If you hope to defeat the giants that will try to destroy your home, you must first look inside of you for the lions and the bears that live in your thoughts. With the power of the Most High God, come against those thoughts and destroy them for good. Be courageous and see what your marriage could be, not what it is right now. Don’t allow the struggles to bring failure into your future, but use them to strengthen you for whatever lies ahead. Remember, Satan is the enemy, not your spouse, and God has already defeated him, so don’t let him convince you otherwise. When you believe his lies, you give him power in your life. Fix your thoughts on the power of God, not the taunts of the giant. Don’t forget that he was taken down with God’s strength and one smooth stone.

Satan will come against your home just as Goliath came against the Israelites. David’s response to that…

“You come to me with sword, spear, and javelin, but I come to you in the name of the Lord of Heaven’s Armies- the God of the armies of Israel, whom you have defied. Today the Lord will conquer you, and I will kill you and cut off your head.

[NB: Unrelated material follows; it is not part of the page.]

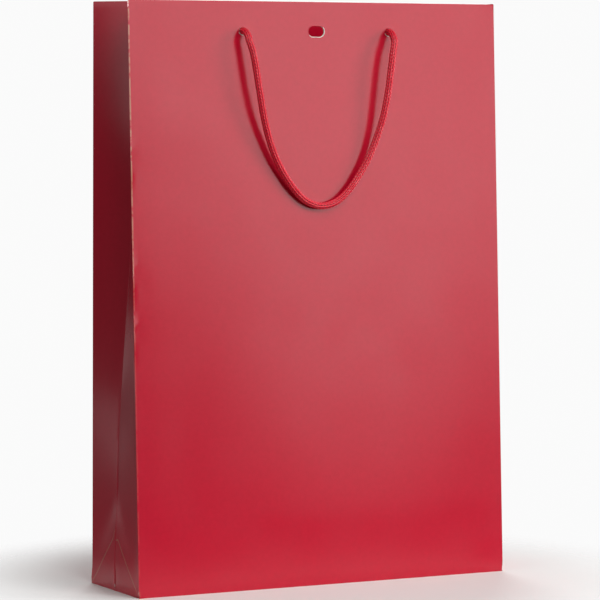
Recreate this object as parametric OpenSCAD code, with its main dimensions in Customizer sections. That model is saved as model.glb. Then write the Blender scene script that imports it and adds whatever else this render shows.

And then I will give the dead bodies of your men to the birds and wild animals, and the whole world will know that there is a God in Israel! And everyone assembled here will know that the LORD rescues his people, but not with sword and spear. This is the LORD’S battle and He will give you to us.”

Be bold. Be courageous. Take a stand against the evil that defies your relationships. This battle is the LORDS and your victory is waiting for you. Just pick up that stone and aim it at the evil thoughts that Satan is trying to plant in your mind to convince you that you cannot win and discover how amazing victory can be!